▶ _Task objective_
Return the count of lines with the string "part" in them, and nothing else.

▶ _Source records_
————————

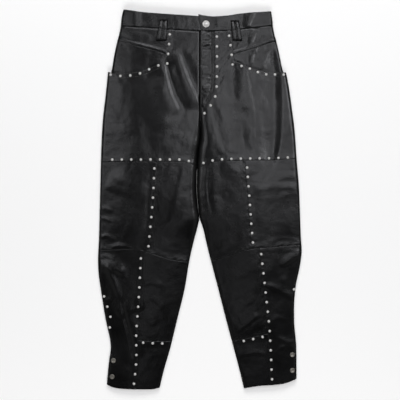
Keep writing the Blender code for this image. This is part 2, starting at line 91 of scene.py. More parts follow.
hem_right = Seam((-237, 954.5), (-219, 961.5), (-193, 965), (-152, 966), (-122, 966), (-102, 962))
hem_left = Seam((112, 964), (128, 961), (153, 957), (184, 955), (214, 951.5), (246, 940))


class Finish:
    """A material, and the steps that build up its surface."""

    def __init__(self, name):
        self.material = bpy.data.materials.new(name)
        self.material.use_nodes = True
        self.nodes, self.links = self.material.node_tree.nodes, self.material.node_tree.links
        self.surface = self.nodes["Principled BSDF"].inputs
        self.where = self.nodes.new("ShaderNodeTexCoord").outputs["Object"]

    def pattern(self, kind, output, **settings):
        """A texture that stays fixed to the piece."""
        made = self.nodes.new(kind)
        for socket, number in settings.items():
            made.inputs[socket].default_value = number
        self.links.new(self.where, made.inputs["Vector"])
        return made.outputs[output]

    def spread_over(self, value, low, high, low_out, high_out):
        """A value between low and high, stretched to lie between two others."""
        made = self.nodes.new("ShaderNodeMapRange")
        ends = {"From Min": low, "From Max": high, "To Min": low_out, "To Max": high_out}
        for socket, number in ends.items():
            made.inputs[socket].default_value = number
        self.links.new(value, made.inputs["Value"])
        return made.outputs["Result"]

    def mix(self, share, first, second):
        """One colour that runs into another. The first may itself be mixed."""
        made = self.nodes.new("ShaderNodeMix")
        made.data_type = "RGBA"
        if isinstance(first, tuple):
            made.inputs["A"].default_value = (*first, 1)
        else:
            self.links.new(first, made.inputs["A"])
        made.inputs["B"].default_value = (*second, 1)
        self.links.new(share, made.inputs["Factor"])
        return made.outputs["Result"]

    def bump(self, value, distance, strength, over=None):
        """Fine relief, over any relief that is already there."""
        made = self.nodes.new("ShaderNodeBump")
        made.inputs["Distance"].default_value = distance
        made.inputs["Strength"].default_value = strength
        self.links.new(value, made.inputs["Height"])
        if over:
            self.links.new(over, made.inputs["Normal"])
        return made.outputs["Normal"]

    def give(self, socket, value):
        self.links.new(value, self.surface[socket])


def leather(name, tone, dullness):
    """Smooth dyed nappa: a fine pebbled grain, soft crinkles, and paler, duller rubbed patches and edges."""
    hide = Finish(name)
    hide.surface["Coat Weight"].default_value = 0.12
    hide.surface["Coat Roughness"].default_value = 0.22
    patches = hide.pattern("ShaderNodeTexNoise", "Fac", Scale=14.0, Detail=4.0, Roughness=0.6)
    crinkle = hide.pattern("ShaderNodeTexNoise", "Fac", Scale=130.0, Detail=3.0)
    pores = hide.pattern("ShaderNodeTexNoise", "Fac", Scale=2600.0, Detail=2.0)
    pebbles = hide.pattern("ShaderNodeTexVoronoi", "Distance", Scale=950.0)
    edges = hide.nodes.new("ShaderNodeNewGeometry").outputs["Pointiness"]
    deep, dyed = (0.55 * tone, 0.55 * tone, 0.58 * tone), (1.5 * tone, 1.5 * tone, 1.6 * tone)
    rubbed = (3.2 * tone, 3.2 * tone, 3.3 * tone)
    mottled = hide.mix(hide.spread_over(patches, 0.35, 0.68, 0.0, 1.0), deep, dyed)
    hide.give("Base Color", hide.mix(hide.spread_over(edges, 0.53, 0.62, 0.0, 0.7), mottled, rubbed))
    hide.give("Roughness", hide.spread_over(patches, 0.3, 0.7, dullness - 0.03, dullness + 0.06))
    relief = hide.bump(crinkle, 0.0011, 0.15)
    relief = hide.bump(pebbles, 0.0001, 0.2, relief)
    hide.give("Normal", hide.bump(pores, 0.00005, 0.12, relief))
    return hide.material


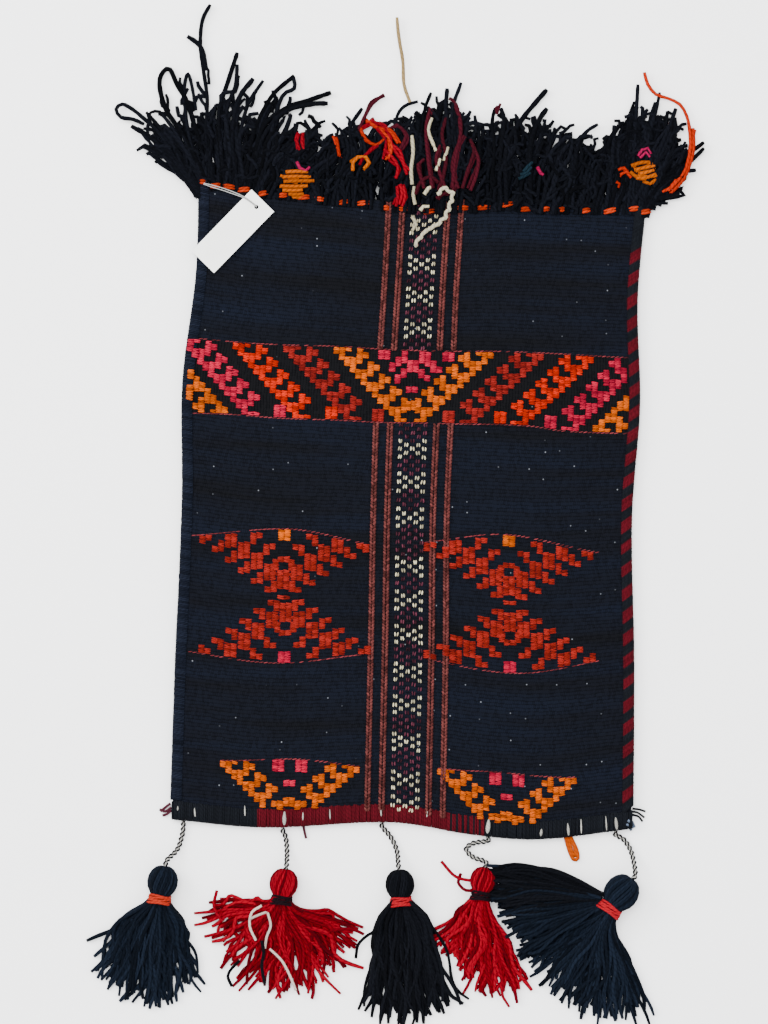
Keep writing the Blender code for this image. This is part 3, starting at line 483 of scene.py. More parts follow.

————————

▶ _Written solution_
2